Torna-se necessário disciplinar as crianças para que incorporem novos hábitos, constituir um novo homem, uma nova moral educativa e, então, esforçar-se em modelar o quanto antes os hábitos dos homens desde a mais tenra idade. Se uma das maneiras mais eficientes de exercer controle sobre a sociedade é por meio da educação – imprimindo valores e hábitos -, então, tornou-se cabível na mentalidade moderna a modificação dos comportamentos por meio de instrumentos técnicos de controle.
Visto que não há sociedade civil sem controle e, ao mesmo tempo, não há liberdade fora do Estado Civil, logo, quaisquer que tenham sido os projetos de instrução pública estatal não passam de “máquinas de desbarbarização barbarizante”. A promessa estatal revolucionária de ataque à ignorância coletiva sempre carregou em seu bojo a intensão da conformidade. Com a defesa do catecismo da religião civil de estado, os filósofos da “Cidadela Celeste” converteram emancipação em conformação. Nesse catecismo revolucionário, a máxima que diz “onde há luz também há trevas” nunca esteve às claras!

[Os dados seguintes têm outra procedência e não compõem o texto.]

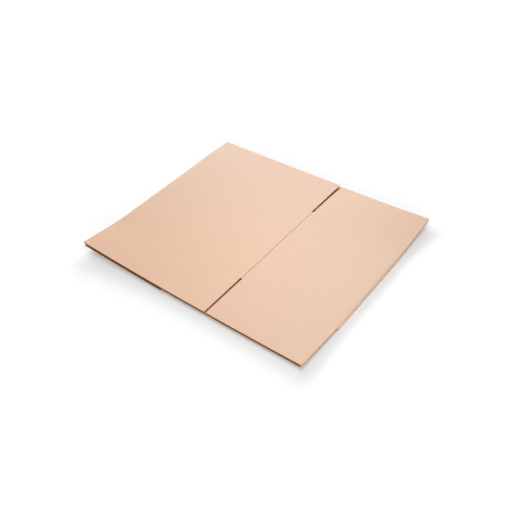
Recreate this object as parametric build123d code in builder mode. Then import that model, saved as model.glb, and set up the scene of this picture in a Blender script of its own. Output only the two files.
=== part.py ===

Concordamos com Carl L. Becker quando afirma que a devoção que os filósofos depositaram nos princípios da razão foi transposta de conceitos teológicos – que eles próprios combatiam – para a construção de uma Religião Política de Estado. Usando esse expediente, os ungidos pelo “espírito divino da religião civil de estado” prepararam o espírito da divina tragédia. Nunca estivemos tão distantes do paraíso terrestre da religião política estatal e sua promessa de liberdade, igualdade e fraternidade.